• WHAT THE TASK ASKS:
Only the lines between the line with "return parts" and the line with "if obj.type not", together with those two lines themselves, are to be copied exactly.

• RECORDS SUPPLIED:
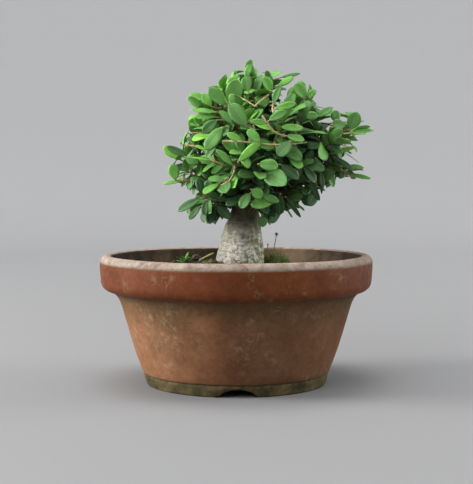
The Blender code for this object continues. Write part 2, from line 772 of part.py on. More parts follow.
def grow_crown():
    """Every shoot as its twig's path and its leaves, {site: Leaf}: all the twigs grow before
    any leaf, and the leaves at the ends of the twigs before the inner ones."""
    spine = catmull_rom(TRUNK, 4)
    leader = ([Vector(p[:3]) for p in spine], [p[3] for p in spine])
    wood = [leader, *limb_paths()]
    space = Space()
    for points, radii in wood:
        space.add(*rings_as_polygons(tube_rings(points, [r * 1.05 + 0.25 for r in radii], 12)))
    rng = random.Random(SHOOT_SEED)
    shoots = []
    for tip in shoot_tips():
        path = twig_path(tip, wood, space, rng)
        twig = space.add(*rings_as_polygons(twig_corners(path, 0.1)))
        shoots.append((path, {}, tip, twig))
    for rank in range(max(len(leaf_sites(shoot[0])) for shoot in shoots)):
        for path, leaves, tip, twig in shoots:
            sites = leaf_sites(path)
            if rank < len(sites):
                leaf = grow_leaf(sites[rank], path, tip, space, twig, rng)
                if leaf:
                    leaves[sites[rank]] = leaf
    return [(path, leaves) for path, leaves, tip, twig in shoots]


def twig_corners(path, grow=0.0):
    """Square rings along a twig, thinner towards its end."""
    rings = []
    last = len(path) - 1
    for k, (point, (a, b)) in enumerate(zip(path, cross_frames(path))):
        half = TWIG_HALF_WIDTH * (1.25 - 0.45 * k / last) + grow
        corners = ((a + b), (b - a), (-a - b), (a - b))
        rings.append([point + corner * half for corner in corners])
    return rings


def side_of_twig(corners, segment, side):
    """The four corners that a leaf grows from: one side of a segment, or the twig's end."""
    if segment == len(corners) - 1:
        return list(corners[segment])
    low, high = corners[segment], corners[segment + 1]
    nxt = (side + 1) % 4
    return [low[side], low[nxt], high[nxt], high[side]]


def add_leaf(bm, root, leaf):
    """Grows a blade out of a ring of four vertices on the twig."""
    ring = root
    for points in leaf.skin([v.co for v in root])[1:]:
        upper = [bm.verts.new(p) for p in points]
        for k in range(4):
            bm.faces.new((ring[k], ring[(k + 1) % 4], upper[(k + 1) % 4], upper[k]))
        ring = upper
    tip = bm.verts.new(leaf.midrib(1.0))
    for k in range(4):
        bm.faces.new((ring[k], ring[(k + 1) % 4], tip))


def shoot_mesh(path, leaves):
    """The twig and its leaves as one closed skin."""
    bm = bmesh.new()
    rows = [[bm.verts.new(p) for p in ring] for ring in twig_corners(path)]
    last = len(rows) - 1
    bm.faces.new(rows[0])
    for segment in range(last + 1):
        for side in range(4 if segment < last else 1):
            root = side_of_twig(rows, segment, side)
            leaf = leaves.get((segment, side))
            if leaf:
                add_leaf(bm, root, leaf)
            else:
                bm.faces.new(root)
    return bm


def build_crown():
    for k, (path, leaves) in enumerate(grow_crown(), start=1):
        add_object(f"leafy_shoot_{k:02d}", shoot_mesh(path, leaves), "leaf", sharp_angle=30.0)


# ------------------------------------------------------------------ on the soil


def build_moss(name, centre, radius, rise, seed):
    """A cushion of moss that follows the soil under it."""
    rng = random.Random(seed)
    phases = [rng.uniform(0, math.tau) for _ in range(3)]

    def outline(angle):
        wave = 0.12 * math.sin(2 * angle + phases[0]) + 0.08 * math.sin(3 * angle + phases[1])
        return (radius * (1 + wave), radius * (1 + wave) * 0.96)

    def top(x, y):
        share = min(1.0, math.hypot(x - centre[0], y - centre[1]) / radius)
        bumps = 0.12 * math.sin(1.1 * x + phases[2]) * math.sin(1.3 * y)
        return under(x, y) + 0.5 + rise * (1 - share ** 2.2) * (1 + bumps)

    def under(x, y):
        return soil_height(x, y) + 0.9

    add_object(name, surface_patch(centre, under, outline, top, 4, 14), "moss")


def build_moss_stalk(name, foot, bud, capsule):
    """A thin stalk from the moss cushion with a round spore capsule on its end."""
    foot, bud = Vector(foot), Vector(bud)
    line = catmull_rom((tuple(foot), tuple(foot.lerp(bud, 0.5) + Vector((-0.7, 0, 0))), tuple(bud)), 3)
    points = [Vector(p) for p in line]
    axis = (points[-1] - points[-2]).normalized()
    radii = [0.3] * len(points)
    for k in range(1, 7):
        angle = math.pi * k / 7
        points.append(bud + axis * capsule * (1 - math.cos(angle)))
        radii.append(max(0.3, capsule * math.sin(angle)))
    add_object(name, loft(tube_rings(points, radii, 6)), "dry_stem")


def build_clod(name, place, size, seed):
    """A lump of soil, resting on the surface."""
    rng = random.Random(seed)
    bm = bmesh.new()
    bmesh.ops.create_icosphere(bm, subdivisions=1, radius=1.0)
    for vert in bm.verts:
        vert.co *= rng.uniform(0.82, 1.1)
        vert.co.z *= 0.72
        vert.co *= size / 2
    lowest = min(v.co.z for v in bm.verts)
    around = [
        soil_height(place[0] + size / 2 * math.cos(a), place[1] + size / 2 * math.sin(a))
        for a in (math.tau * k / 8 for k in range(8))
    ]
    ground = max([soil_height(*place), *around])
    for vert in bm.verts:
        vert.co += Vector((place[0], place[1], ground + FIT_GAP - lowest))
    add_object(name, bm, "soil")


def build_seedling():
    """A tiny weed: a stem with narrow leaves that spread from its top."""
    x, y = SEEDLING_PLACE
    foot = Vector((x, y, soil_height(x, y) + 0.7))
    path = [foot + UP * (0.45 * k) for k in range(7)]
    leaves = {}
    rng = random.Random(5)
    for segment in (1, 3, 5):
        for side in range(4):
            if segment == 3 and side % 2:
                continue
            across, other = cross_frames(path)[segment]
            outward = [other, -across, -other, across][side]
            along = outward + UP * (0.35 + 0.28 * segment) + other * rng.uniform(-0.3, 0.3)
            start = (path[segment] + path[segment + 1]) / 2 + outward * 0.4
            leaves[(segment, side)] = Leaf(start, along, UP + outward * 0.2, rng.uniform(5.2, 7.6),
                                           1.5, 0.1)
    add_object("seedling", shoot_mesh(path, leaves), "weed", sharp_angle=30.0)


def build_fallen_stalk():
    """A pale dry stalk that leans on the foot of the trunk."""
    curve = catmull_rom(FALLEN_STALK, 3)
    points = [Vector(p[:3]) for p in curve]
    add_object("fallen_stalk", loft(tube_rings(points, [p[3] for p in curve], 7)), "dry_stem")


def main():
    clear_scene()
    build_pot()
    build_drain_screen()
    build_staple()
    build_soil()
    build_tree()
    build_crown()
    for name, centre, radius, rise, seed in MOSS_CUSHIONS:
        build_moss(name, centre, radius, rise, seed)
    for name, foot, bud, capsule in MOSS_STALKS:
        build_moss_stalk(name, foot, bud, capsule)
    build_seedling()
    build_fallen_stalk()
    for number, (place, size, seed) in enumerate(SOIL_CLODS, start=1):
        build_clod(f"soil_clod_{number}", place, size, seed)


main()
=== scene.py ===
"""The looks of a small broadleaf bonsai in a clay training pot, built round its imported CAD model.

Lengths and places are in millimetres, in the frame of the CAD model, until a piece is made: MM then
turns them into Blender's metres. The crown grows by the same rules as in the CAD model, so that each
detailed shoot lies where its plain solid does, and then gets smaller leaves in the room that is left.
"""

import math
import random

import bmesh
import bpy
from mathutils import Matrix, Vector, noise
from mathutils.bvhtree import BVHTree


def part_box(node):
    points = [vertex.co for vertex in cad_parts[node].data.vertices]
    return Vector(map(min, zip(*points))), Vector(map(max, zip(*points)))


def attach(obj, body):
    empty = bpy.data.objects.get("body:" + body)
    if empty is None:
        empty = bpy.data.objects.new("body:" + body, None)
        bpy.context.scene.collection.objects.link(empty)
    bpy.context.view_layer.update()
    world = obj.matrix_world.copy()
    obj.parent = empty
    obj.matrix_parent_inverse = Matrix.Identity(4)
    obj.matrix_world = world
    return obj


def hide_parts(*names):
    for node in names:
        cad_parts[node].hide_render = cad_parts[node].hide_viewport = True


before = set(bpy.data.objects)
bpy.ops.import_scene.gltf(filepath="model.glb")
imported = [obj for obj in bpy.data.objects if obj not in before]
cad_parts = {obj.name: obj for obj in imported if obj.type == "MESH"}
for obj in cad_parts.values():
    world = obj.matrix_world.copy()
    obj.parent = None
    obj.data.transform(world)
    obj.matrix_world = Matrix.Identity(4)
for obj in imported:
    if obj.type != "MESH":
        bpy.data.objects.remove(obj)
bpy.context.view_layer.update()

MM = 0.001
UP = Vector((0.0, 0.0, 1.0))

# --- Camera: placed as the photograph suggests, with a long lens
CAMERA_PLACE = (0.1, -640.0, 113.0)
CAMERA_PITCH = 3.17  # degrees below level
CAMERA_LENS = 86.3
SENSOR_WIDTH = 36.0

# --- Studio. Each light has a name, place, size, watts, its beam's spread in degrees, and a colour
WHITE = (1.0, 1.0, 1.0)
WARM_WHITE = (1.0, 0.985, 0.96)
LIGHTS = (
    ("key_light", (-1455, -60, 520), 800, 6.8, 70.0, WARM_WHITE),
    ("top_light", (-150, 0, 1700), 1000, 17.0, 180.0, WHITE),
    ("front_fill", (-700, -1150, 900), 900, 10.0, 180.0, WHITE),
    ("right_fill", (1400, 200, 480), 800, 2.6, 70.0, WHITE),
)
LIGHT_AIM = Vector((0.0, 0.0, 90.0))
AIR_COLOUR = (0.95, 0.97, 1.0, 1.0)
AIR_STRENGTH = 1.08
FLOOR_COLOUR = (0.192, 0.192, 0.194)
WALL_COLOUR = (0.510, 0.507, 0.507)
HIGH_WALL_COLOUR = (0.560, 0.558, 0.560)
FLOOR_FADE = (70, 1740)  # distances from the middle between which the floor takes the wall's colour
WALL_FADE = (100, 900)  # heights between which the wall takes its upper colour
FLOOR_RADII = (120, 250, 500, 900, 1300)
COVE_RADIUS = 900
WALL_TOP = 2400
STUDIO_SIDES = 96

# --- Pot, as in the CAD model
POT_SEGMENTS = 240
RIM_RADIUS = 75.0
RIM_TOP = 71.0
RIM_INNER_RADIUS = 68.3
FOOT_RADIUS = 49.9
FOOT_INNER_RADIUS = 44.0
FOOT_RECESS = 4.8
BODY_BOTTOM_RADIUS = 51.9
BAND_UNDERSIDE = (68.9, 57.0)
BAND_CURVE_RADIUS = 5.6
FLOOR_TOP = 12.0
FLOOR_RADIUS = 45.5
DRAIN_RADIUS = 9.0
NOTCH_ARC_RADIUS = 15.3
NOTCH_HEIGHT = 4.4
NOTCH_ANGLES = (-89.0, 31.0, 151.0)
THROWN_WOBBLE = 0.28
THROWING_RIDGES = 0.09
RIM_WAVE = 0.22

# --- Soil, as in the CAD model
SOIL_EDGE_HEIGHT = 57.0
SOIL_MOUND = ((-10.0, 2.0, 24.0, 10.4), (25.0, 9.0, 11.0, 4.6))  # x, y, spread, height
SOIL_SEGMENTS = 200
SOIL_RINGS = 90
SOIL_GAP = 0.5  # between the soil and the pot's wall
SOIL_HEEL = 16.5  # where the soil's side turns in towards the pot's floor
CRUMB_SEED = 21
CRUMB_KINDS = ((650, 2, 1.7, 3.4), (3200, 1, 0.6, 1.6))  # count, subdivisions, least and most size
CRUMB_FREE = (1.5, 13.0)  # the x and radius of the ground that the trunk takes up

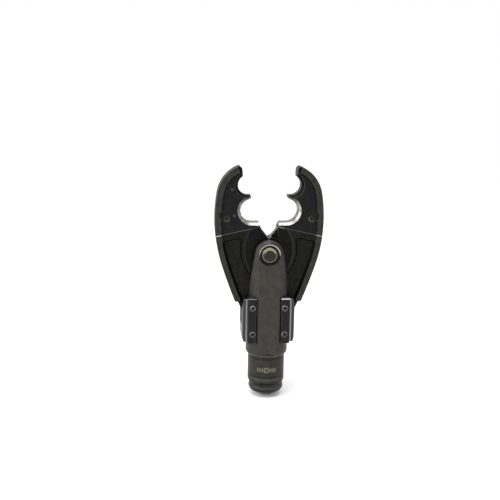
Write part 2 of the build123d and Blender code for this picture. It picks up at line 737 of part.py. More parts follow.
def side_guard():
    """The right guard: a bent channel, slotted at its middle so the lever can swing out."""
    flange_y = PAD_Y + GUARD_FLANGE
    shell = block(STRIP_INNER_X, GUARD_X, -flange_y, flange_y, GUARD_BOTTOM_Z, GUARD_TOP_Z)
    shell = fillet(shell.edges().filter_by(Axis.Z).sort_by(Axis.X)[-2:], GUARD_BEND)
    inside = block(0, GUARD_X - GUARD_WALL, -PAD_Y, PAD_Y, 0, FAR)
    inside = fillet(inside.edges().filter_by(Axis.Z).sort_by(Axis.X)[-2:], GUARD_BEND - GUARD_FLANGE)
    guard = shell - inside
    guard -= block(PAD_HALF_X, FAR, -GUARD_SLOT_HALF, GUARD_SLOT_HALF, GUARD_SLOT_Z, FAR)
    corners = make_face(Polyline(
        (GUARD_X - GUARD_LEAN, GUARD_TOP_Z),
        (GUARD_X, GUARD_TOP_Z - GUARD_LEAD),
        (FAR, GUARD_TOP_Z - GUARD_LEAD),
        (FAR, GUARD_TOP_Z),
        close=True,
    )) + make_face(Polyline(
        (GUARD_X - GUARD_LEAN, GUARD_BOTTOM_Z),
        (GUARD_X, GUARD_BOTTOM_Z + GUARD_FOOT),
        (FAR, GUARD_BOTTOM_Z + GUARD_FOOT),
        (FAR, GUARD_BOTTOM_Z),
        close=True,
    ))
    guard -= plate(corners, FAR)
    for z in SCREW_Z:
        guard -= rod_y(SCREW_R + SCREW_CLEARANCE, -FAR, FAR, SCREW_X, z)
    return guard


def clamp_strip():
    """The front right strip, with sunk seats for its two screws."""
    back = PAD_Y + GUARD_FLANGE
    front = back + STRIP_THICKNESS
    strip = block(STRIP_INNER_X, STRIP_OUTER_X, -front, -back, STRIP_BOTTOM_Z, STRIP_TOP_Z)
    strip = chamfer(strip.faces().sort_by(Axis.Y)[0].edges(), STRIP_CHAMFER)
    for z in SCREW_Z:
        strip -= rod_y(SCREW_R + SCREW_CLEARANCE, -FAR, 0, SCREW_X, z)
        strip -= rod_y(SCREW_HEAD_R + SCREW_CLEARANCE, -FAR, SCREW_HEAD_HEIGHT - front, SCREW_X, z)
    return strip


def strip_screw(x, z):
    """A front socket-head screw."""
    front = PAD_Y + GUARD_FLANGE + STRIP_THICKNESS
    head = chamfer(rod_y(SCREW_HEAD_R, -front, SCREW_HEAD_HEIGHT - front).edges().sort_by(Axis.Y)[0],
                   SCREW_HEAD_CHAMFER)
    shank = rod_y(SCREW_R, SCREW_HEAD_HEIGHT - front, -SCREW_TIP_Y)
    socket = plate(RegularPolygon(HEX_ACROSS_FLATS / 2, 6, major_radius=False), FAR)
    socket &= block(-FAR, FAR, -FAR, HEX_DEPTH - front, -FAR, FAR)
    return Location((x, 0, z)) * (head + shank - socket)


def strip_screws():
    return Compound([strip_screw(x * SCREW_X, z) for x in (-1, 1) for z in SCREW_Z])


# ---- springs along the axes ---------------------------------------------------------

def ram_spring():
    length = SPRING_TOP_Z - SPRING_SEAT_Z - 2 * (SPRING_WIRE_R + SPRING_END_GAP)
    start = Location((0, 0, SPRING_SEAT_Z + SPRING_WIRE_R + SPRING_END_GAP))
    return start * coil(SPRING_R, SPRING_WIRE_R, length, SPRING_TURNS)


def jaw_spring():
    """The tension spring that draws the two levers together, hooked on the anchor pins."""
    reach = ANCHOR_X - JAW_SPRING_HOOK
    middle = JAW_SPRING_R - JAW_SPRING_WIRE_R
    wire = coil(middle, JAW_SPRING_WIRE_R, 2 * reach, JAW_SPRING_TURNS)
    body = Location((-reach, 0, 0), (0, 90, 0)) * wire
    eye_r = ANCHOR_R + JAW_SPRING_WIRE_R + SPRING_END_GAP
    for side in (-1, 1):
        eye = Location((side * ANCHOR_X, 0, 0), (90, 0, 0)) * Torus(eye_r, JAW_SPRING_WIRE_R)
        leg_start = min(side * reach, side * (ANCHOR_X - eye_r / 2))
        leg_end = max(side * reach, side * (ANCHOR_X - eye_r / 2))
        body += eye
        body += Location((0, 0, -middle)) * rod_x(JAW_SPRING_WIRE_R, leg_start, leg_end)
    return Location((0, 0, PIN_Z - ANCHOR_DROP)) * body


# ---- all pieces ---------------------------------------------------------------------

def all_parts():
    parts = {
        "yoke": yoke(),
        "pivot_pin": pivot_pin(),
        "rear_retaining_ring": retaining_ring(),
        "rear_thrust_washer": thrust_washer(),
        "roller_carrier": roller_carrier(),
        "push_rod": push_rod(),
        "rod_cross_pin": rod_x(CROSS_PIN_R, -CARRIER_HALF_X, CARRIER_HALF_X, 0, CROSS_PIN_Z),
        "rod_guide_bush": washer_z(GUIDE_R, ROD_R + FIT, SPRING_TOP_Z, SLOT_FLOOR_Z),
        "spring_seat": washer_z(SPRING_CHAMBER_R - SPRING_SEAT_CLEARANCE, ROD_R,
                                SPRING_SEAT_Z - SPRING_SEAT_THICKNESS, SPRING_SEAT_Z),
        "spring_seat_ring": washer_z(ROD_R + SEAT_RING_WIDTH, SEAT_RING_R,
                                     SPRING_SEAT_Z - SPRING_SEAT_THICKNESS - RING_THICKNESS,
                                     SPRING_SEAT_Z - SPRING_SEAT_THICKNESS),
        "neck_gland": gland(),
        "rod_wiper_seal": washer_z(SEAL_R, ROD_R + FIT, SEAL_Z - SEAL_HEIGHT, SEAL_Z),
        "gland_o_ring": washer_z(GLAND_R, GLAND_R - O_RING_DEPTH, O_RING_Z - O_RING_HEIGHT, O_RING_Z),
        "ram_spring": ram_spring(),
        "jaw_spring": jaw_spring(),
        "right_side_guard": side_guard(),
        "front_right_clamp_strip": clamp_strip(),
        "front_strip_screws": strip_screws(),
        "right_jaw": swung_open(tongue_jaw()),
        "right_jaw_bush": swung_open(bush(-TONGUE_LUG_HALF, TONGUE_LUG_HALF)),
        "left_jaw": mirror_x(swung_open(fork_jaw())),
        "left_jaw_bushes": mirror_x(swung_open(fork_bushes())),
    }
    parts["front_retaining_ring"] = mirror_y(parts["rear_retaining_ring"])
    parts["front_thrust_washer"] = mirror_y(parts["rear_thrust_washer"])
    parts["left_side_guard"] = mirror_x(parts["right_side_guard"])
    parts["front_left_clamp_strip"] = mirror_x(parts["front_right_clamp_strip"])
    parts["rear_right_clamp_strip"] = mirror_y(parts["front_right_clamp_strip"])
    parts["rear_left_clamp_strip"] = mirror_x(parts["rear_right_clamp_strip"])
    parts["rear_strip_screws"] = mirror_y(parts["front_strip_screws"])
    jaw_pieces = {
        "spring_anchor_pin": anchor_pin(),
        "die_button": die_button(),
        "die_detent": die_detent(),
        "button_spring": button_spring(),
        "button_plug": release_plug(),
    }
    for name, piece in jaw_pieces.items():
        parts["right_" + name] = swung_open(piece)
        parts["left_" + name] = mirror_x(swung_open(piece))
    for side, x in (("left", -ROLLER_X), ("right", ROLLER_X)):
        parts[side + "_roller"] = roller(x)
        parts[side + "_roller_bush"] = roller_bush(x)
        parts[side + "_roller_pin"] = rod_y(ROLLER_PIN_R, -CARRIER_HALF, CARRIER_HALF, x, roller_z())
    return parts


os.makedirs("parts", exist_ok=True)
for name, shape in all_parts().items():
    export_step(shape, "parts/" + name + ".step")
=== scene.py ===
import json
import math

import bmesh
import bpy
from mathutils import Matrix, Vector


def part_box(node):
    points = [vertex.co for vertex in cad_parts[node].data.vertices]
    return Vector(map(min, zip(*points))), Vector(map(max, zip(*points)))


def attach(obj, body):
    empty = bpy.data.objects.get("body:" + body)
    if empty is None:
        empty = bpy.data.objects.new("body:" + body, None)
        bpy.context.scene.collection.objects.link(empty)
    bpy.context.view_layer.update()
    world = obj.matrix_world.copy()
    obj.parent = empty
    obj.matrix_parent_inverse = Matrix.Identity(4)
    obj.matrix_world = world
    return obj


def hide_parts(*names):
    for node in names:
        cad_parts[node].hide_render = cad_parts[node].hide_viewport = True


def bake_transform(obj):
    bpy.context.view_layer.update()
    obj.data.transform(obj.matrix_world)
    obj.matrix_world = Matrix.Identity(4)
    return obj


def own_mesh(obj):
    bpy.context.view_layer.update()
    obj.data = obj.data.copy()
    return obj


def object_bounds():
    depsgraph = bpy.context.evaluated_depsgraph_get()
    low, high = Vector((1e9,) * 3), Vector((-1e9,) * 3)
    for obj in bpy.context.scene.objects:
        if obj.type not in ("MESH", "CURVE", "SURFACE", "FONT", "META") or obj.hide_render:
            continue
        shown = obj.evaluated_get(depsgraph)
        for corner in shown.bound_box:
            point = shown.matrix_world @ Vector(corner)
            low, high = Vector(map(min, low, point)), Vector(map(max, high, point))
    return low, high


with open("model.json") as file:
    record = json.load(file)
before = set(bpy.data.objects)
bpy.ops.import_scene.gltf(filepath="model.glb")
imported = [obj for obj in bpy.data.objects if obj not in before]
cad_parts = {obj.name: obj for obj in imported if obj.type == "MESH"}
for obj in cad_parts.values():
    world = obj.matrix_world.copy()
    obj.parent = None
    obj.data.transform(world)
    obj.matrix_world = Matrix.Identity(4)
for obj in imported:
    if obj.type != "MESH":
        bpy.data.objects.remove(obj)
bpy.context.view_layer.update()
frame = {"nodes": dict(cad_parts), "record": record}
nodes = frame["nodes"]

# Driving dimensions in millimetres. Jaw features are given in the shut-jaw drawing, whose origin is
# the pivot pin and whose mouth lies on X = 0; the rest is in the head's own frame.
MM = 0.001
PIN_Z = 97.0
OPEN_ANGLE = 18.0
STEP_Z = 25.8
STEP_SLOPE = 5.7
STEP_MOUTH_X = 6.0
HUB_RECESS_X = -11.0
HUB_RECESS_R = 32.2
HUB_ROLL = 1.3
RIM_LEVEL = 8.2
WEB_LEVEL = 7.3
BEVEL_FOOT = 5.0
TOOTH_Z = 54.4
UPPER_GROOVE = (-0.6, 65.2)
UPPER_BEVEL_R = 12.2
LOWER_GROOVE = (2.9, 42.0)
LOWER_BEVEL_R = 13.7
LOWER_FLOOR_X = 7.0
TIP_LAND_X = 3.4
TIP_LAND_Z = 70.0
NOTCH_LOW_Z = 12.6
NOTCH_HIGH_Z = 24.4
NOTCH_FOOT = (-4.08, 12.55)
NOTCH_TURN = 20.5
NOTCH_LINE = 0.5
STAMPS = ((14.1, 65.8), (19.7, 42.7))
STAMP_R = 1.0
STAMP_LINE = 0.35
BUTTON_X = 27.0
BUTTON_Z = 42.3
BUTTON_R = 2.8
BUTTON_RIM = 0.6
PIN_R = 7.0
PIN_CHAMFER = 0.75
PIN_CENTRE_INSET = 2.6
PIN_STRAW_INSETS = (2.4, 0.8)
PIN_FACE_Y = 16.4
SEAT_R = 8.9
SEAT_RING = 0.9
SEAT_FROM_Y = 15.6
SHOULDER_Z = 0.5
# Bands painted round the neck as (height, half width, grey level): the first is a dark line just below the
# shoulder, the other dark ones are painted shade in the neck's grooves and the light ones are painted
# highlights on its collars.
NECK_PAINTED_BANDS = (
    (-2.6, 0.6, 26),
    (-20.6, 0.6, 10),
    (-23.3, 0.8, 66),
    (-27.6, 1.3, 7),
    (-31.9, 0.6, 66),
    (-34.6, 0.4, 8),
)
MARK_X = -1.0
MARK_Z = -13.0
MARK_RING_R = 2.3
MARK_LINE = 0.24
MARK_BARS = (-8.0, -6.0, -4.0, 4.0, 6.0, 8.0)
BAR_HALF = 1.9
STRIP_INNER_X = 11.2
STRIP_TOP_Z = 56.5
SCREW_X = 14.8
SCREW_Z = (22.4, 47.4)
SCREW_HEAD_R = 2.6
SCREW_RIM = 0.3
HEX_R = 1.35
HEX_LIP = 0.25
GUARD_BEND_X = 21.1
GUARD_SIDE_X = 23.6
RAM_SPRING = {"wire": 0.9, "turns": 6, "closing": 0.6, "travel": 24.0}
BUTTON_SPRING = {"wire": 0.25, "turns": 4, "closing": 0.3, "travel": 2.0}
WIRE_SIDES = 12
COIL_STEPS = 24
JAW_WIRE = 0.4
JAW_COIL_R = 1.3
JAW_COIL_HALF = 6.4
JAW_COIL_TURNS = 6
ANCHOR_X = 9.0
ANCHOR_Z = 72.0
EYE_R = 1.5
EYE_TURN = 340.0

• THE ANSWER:
    return parts


os.makedirs("parts", exist_ok=True)
for name, shape in all_parts().items():
    export_step(shape, "parts/" + name + ".step")
=== scene.py ===
import json
import math

import bmesh
import bpy
from mathutils import Matrix, Vector


def part_box(node):
    points = [vertex.co for vertex in cad_parts[node].data.vertices]
    return Vector(map(min, zip(*points))), Vector(map(max, zip(*points)))


def attach(obj, body):
    empty = bpy.data.objects.get("body:" + body)
    if empty is None:
        empty = bpy.data.objects.new("body:" + body, None)
        bpy.context.scene.collection.objects.link(empty)
    bpy.context.view_layer.update()
    world = obj.matrix_world.copy()
    obj.parent = empty
    obj.matrix_parent_inverse = Matrix.Identity(4)
    obj.matrix_world = world
    return obj


def hide_parts(*names):
    for node in names:
        cad_parts[node].hide_render = cad_parts[node].hide_viewport = True


def bake_transform(obj):
    bpy.context.view_layer.update()
    obj.data.transform(obj.matrix_world)
    obj.matrix_world = Matrix.Identity(4)
    return obj


def own_mesh(obj):
    bpy.context.view_layer.update()
    obj.data = obj.data.copy()
    return obj


def object_bounds():
    depsgraph = bpy.context.evaluated_depsgraph_get()
    low, high = Vector((1e9,) * 3), Vector((-1e9,) * 3)
    for obj in bpy.context.scene.objects:
        if obj.type not in ("MESH", "CURVE", "SURFACE", "FONT", "META") or obj.hide_render:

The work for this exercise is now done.